Reynolds' potential to go on a home run tear makes him worth holding onto in fantasy, but the unbearable cold-streaks he is also known for make him difficult to start on a daily basis.
Luckily, I've figured Reynolds out ... kind of. Though his overall batting average for his career is slightly better against lefthanded pitching (.242 versus .236), this season Reynolds has demonstrated far more power against righties.
Eighteen of the 20 home run balls he has tallied in 2012 have come versus righthanders and his slugging percentage is almost 100 points higher against righties (.494 SLUG vs. RHP, .383 SLUG vs. LHP).

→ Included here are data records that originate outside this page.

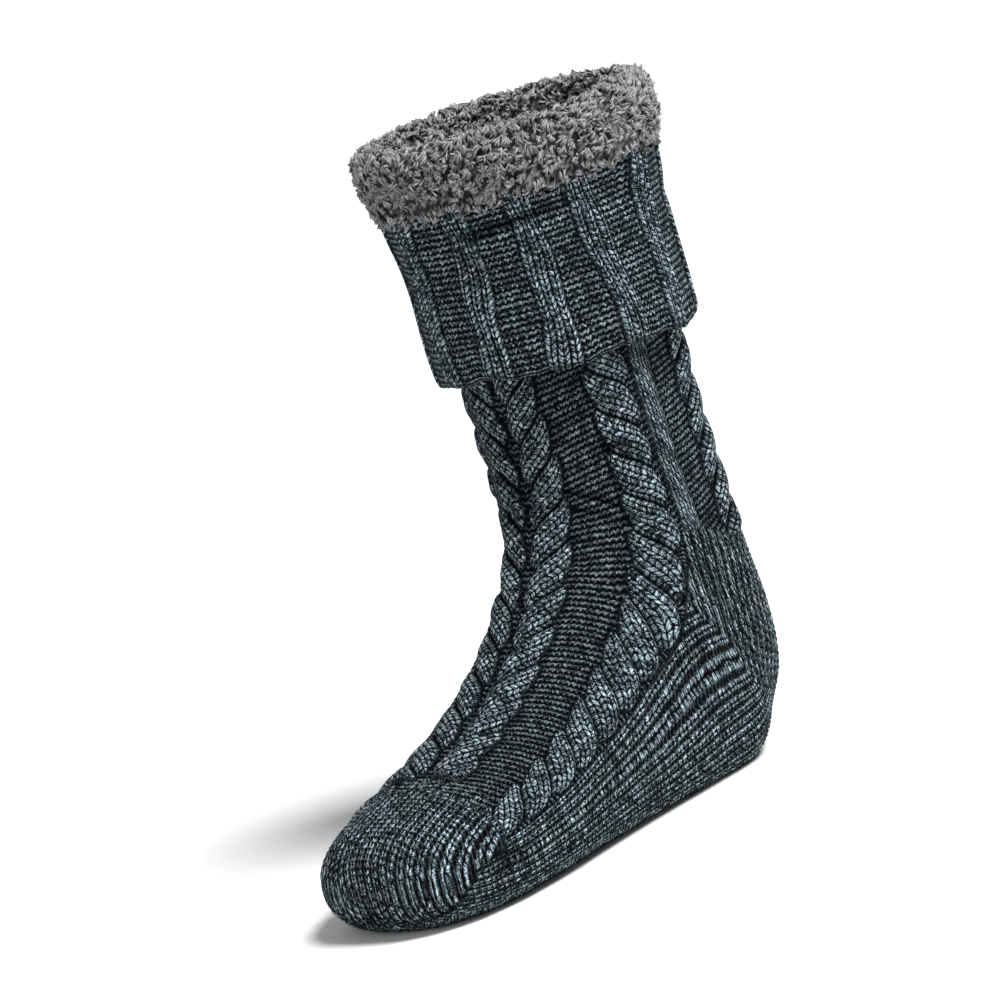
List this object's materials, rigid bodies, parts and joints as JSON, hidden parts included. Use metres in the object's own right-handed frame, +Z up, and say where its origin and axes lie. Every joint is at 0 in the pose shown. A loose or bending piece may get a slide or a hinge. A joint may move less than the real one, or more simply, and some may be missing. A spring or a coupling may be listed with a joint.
{
  "type": "slipper sock",
  "caption": "calf-high cable-knit slipper sock with turned-down ribbed cuff, fleece collar, leather tab and gripper dots, standing on its sole",
  "frame": {"origin": "on the floor under the middle of the whole sock's box", "axes": "+X towards the toe, +Y towards the sock's left side, +Z up"},
  "size_m": [0.2956, 0.1492, 0.3259],
  "materials": {
    "knit": "heathered slate blue-grey cable knit",
    "cuff_knit": "heathered slate blue-grey rib knit",
    "fleece": "curly grey fleece pile",
    "leather": "smooth tan leather",
    "silicone": "glossy half-clear silicone"
  },
  "bodies": {
    "root": {"fleece_collar": "fleece", "gripper_dot_row10_left1": "silicone", "gripper_dot_row10_left3": "silicone", "gripper_dot_row10_right1": "silicone", "gripper_dot_row10_right3": "silicone", "gripper_dot_row11_left2": "silicone", "gripper_dot_row11_middle0": "silicone", "gripper_dot_row11_right2": "silicone", "gripper_dot_row12_left1": "silicone", "gripper_dot_row12_left3": "silicone", "gripper_dot_row12_right1": "silicone", "gripper_dot_row12_right3": "silicone", "gripper_dot_row13_left2": "silicone", "gripper_dot_row13_middle0": "silicone", "gripper_dot_row13_right2": "silicone", "gripper_dot_row1_left2": "silicone", "gripper_dot_row1_middle0": "silicone", "gripper_dot_row1_right2": "silicone", "gripper_dot_row2_left1": "silicone", "gripper_dot_row2_right1": "silicone", "gripper_dot_row3_left2": "silicone", "gripper_dot_row3_middle0": "silicone", "gripper_dot_row3_right2": "silicone", "gripper_dot_row4_left1": "silicone", "gripper_dot_row4_right1": "silicone", "gripper_dot_row5_left2": "silicone", "gripper_dot_row5_middle0": "silicone", "gripper_dot_row5_right2": "silicone", "gripper_dot_row6_left1": "silicone", "gripper_dot_row6_left3": "silicone", "gripper_dot_row6_right1": "silicone", "gripper_dot_row6_right3": "silicone", "gripper_dot_row7_left2": "silicone", "gripper_dot_row7_middle0": "silicone", "gripper_dot_row7_right2": "silicone", "gripper_dot_row8_left1": "silicone", "gripper_dot_row8_right1": "silicone", "gripper_dot_row9_left2": "silicone", "gripper_dot_row9_middle0": "silicone", "gripper_dot_row9_right2": "silicone", "leather_tab": "leather", "ribbed_cuff": "cuff_knit", "sock_body": "knit"}
  },
  "joints": []
}
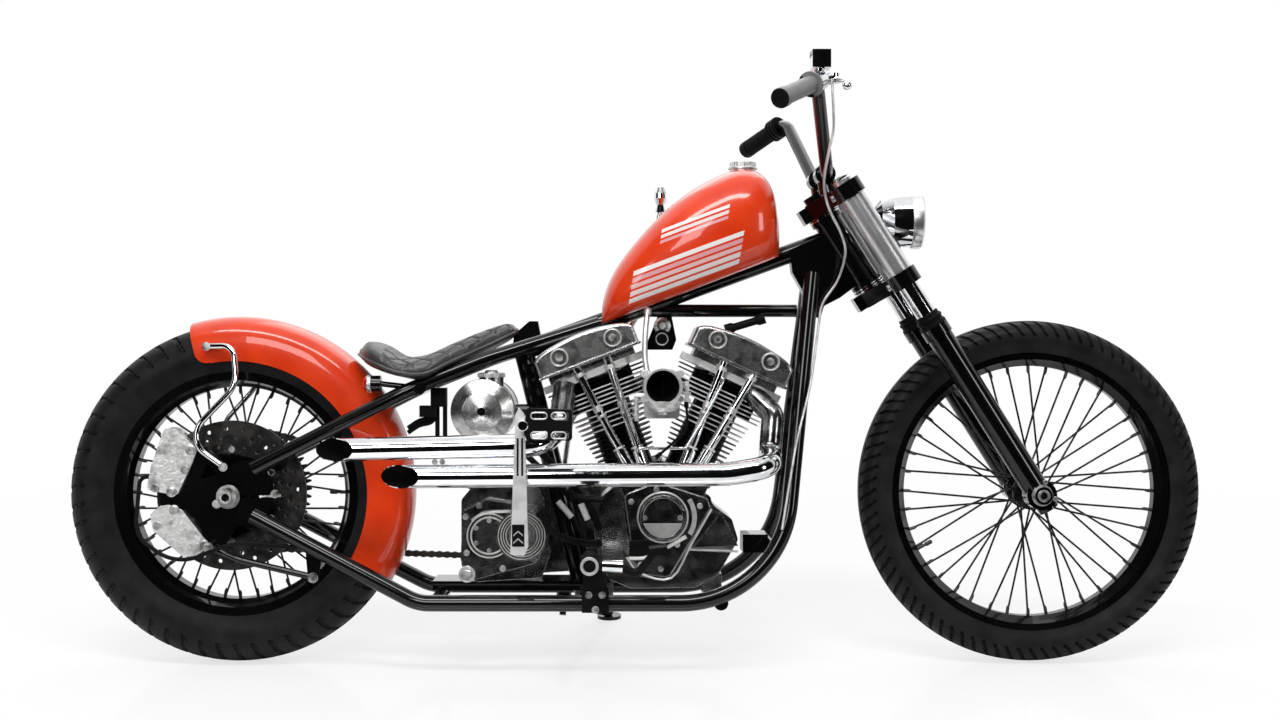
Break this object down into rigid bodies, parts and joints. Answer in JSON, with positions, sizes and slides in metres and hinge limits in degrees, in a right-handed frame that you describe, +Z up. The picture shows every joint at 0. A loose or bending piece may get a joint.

Assuming this trend continues, you can feel free to sit Reynolds whenever the Orioles face a lefthanded starter, if manager Buck Showalter hasn't omitted him from the lineup already.
Reynolds has the potential to drain your team's batting average with his penchant for strikeouts (he does, afterall, hold the major league record for the most whiffs in a season with 223), but he can also lift your team in home runs and RBI. His eligibility at both corner infield positions (though Reynolds is actually one of the poorest fielders in the major leagues) is also a nice luxury.
Reynolds isn't for everyone, but this is definitely the point in the fantasy season where it's time to start taking chances. Reynolds could go 0-for-30 starting tonight and it wouldn't surprise me. Or he could carry you all the way to first place, just like he's done with the Orioles.
With three weeks left in the season, what do you have to lose?